Write out again, unaltered, the lines from the start through the line containing "point = shown.matrix_world".

CAD and scene scripts
****************

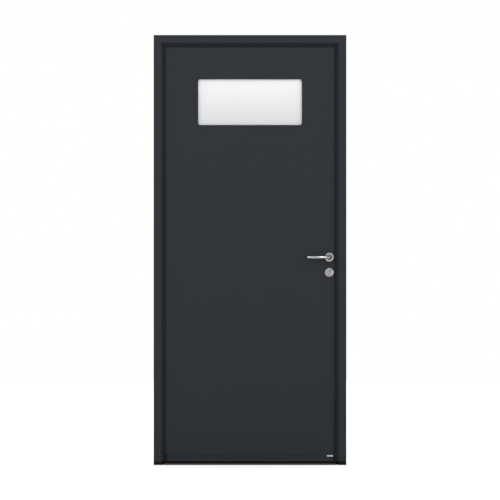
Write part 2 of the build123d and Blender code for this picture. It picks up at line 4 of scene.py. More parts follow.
import bmesh
import bpy
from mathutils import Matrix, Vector


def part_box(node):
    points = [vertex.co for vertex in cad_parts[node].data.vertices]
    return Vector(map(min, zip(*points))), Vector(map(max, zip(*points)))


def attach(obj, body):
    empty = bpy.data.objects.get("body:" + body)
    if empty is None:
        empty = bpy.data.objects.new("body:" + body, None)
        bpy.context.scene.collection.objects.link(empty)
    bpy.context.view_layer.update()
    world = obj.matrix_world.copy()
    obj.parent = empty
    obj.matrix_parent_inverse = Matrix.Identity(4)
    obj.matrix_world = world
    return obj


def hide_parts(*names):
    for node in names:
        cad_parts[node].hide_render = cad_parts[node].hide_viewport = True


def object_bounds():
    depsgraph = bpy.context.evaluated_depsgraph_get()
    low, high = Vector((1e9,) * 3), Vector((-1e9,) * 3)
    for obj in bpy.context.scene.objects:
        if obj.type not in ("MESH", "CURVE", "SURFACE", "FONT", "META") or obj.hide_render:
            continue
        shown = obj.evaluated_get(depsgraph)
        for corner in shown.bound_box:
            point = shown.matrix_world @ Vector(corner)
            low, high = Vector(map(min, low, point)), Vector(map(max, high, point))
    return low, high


# Steel utility door: looks, small fittings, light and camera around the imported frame.
# Sizes are in millimetres where a name or a note says mm, and else in metres.

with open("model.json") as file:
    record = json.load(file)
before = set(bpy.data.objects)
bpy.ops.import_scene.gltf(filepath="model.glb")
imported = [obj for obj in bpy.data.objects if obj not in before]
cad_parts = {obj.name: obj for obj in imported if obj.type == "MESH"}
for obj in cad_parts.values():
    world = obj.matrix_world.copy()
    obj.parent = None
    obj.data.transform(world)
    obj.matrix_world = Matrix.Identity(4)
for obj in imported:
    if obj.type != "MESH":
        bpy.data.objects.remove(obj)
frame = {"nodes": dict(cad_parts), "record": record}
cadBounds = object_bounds()
nodes = frame["nodes"]
mm = 0.001
print("frame loaded:", len(nodes), "nodes")


def linearColour(hexColour):
    # sRGB as picked from a colour card, to the linear values that shaders take
    channels = [int(hexColour[i:i + 2], 16) / 255 for i in (1, 3, 5)]
    return tuple(c / 12.92 if c <= 0.04045 else ((c + 0.055) / 1.055) ** 2.4 for c in channels) + (1.0,)


def addNode(tree, kind, inputs=None, **settings):
    # one node: its settings, then its sockets, each set to a value or linked to another socket
    node = tree.nodes.new(kind)
    for name, value in settings.items():
        setattr(node, name, value)
    for name, value in (inputs or {}).items():
        if isinstance(value, bpy.types.NodeSocket):
            tree.links.new(value, node.inputs[name])
        else:
            node.inputs[name].default_value = value
    return node


def newMaterial(name):
    # an empty material with its output node and the object's own coordinates
    material = bpy.data.materials.new(name)
    material.use_nodes = True
    tree = material.node_tree
    tree.nodes.clear()
    output = addNode(tree, "ShaderNodeOutputMaterial")
    coordinates = addNode(tree, "ShaderNodeTexCoord").outputs["Object"]
    return material, tree, output, coordinates


def cyclesPerMetre(sizeInMillimetres):
    # the scale of a pattern whose waves are this long
    return 1000 / sizeInMillimetres


# Powder coat

powderFilm = {
    "cloudSize": 260, "cloud": 0.06,  # mm, and how far the tone drifts either way
    "patchSize": 45, "patch": 0.03,  # mm, and how far the roughness drifts
    "peelSize": 1.6, "peelDepth": 0.1,  # mm
}
powderCoats = {
    # sheen is 0.5 for a clear gloss coat and less for a matted one
    "framePowderCoat": {"colour": "#242a2f", "roughness": 0.54, "sheen": 0.3, "peel": 0.10},
    "leafPowderCoat": {"colour": "#24292e", "roughness": 0.54, "sheen": 0.3, "peel": 0.10},
    "dripBarPowderCoat": {"colour": "#242a2f", "roughness": 0.52, "sheen": 0.3, "peel": 0.07},
    "beadPowderCoat": {"colour": "#24292e", "roughness": 0.54, "sheen": 0.3, "peel": 0.08},
    "hingePowderCoat": {"colour": "#24292e", "roughness": 0.52, "sheen": 0.3, "peel": 0.08},
}


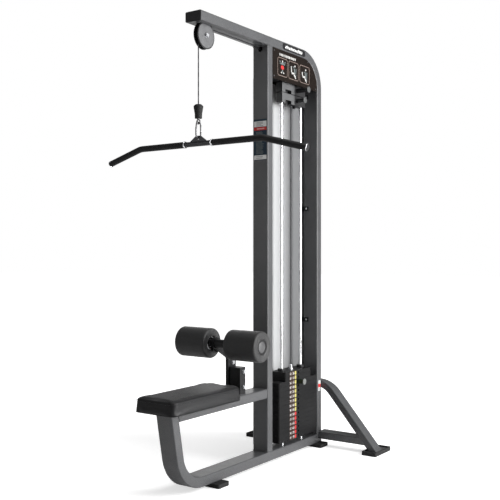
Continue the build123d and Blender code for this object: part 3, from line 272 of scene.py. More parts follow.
# %% Floor and backdrop
floor_look = Look("studio_floor", base_color=(0.86, 0.86, 0.86), roughness=0.8, specular=0.1,
                  emission_color=(1, 1, 1))
distance = floor_look.node("ShaderNodeVectorMath", {"operation": "LENGTH"}, {0: floor_look.place()}, "Value")
glow = floor_look.between(distance, 0.3, 2.6) * 0.45 + 0.5            # the sweep is lit brighter farther out
floor_look.give(emission_strength=floor_look.node("ShaderNodeLightPath") * glow)     # only for the lens
bm = bmesh.new()
bmesh.ops.create_grid(bm, x_segments=1, y_segments=1, size=30)
floor_mesh = bpy.data.meshes.new("studio_floor")
bm.to_mesh(floor_mesh)
bm.free()
floor_mesh.materials.append(floor_look.material)
floor = bpy.data.objects.new("studio_floor", floor_mesh)
bpy.context.scene.collection.objects.link(floor)

world = bpy.data.worlds.new("studio")
bpy.context.scene.world = world
world.use_nodes = True
sky = world.node_tree.nodes["Background"]
sky.inputs["Color"].default_value = (1, 1, 1, 1)
seen = world.node_tree.nodes.new("ShaderNodeLightPath")
level = world.node_tree.nodes.new("ShaderNodeMapRange")
level.inputs["To Min"].default_value = 0.14       # what lights the machine
level.inputs["To Max"].default_value = 1.0       # what the lens sees
world.node_tree.links.new(seen.outputs["Is Camera Ray"], level.inputs["Value"])
world.node_tree.links.new(level.outputs[0], sky.inputs["Strength"])


# %% [markdown]
# ## Finishes
# The frame is graphite enamel with a little metal flake and the faint orange peel of a sprayed coat.
# Rubber, foam, vinyl and nylon are all black, so each is told apart by its own grain and gloss.

# %% Enamels
def enamel(name, colour, roughness, flake=0.0, peel=0.10, coat=0.25):
    """Sprayed paint: an even colour, a little flake, orange peel and dust that dulls it in places."""
    look = Look(name)
    cloud = look.between(look.noise(7.0, 4.0), 0.35, 0.7)
    darker = tuple(c * 0.86 for c in colour)
    tone = look.mix(cloud, darker, colour)
    if flake:
        spark = look.grain(2600.0, "Color")
        value = look.node("ShaderNodeSeparateXYZ", {}, {0: spark}, out=0)
        bright = tuple(min(1, c * 4 + 0.1) for c in colour)
        tone = look.mix(look.between(value, 0.86, 1.0) * flake, tone, bright)
    look.give(base_color=tone, roughness=look.noise(24.0, 3.0) * 0.12 + (roughness - 0.06), coat_weight=coat,
              coat_roughness=0.18)
    return look.bump(look.noise(420.0, 1.0), peel, 0.0006)


frame_enamel = enamel("graphite_enamel", (0.062, 0.063, 0.066), 0.42, flake=0.35)
black_enamel = enamel("black_enamel", (0.009, 0.009, 0.010), 0.42, coat=0.05).give(specular=0.22)
plate_enamel = enamel("weight_plate_enamel", (0.013, 0.013, 0.0135), 0.46, peel=0.2, coat=0.0)
plate_enamel.give(specular=0.1)


# %% Bare metal
def metal(name, colour, roughness, brushed=None, scratch=0.04):
    """Plated steel. `brushed` is the axis that its fine turning marks run round."""
    look = Look(name, metallic=1.0)
    smear = look.between(look.noise(18.0, 4.0), 0.3, 0.75)
    look.give(base_color=look.mix(smear, tuple(c * 0.9 for c in colour), colour),
              roughness=look.noise(90.0, 3.0) * 0.08 + roughness)
    lines = (look.along(brushed) * 9000.0).sine() if brushed else look.noise(600.0, 2.0)
    return look.bump(lines, scratch, 0.0002)


chrome = metal("chrome", (0.84, 0.85, 0.87), 0.06)
rod_chrome = metal("guide_rod_chrome", (0.86, 0.87, 0.88), 0.10, "Z", 0.02)
zinc = metal("zinc_plate", (0.72, 0.73, 0.75), 0.24, None, 0.08)
bar_black = metal("black_nickel", (0.085, 0.085, 0.09), 0.36, None, 0.05)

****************

- **Response below**:
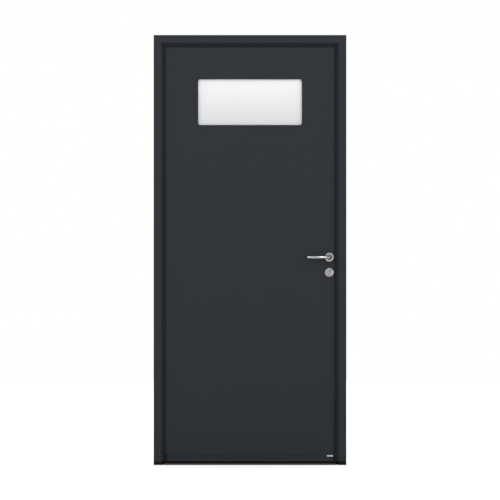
Write part 2 of the build123d and Blender code for this picture. It picks up at line 4 of scene.py. More parts follow.
import bmesh
import bpy
from mathutils import Matrix, Vector


def part_box(node):
    points = [vertex.co for vertex in cad_parts[node].data.vertices]
    return Vector(map(min, zip(*points))), Vector(map(max, zip(*points)))


def attach(obj, body):
    empty = bpy.data.objects.get("body:" + body)
    if empty is None:
        empty = bpy.data.objects.new("body:" + body, None)
        bpy.context.scene.collection.objects.link(empty)
    bpy.context.view_layer.update()
    world = obj.matrix_world.copy()
    obj.parent = empty
    obj.matrix_parent_inverse = Matrix.Identity(4)
    obj.matrix_world = world
    return obj


def hide_parts(*names):
    for node in names:
        cad_parts[node].hide_render = cad_parts[node].hide_viewport = True


def object_bounds():
    depsgraph = bpy.context.evaluated_depsgraph_get()
    low, high = Vector((1e9,) * 3), Vector((-1e9,) * 3)
    for obj in bpy.context.scene.objects:
        if obj.type not in ("MESH", "CURVE", "SURFACE", "FONT", "META") or obj.hide_render:
            continue
        shown = obj.evaluated_get(depsgraph)
        for corner in shown.bound_box:
            point = shown.matrix_world @ Vector(corner)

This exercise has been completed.